21 Sep 2022

The Evolution of the Scientific Poster: Hybrid Edition

Tamar Schlekat and Trudy Watson-Leung, SETAC

Before COVID, there was general sentiment from scientists interested in innovative science communication that the traditional posters were not conducive to scientific exchange. Most scientific conference goers likely agreed that the traditional poster session could be improved. Mike Morrison, frustrated with the traditional science poster, had just started what was being referred to as a Graphic Design Revolution for Scientific Conference Posters. Morrison’s main recommendations were to showcase the conclusion boldly in the middle of the poster, use the side bars for supporting information and data, and refer the poster viewer to supplemental material online. The idea challenged conference goers, including the authors, to think critically about their poster design. Many SETAC meeting attendees took up the challenge and used Morrison’s ideas in their posters right before COVID shut us all in.

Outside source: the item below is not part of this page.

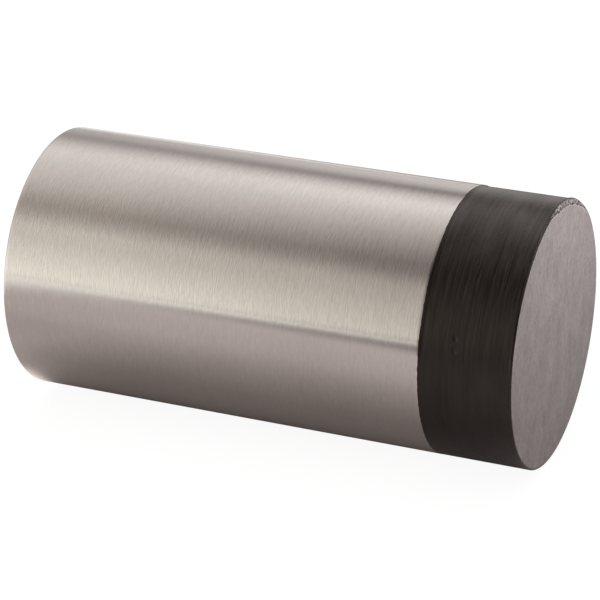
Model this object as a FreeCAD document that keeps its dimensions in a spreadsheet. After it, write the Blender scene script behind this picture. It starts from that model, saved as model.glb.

When COVID forced us to adopt virtual meetings, we quickly learned that posters designed to be hung on large boards are not legible viewed on a screen, no matter how large. A few industrious people tried the enhanced poster design, PDFs with interactive capabilities, that the SETAC meeting platform accommodated. Available functions include interactive slides that zoom into specific content on your poster, with optional video and audio syncing. Many presenters chose to narrate their poster in accompanying short videos or audio files. Those options worked well for a virtual conference.

Now that we recognize the benefits of incorporating virtual components even as we return to in-person events, the hybrid conference format brings new challenges to poster presenters. Virtual meeting attendees will only be able to see what is posted online, but the in-person audience will be able to engage with presenters on site, then follow-up for more details by going to the virtual poster. How can a presenter prepare both an in-person and an online version of their poster that best showcases their work? What’s the best way to design a poster to attract someone to truly interact with the presenter rather than “read” a poster? We at SETAC have been thinking about that for quite some time and have some new and novel ideas.

Download a copy of the poster template.
  • For the virtual component, upload a short presentation (a few narrated slides; less than 200 MB) or prepare an enhanced poster. Attach a PDF of detailed information, methods, data tables, tool or model outputs, and even full manuscripts, if you wish.
  • For the in-person component, keep it simple! Make it attractive and catchy, and reference your online content for details. This should make it much easier for you to present an overview of your work to poster visitors and have them get the main point of the work without getting bogged down in details. Feel free to make use of the poster PowerPoint template we developed for all presenters.
  • For both formats, keep in mind accessibility considerations.

Tips for keeping your printed poster simple:

  • Put the conclusion at the top where it can be easily read. Keep in mind that the hall can get crowded, and sometimes people are assessing your poster from far away or through a crowd to know if they should stop to learn more.
  • Include pictures, infographics and a graphical abstract.
  • Be clear and concise in all statements; avoid long narratives and make use of lists.
  • Minimize the number of fonts used, choose a color scheme, and resist the temptation to overload the poster with data tables (refer to How to design an effective scientific poster).

There are many free online tools available to help. YouTube is full of training videos about how to record a poster presentation, and there are many ways to do so.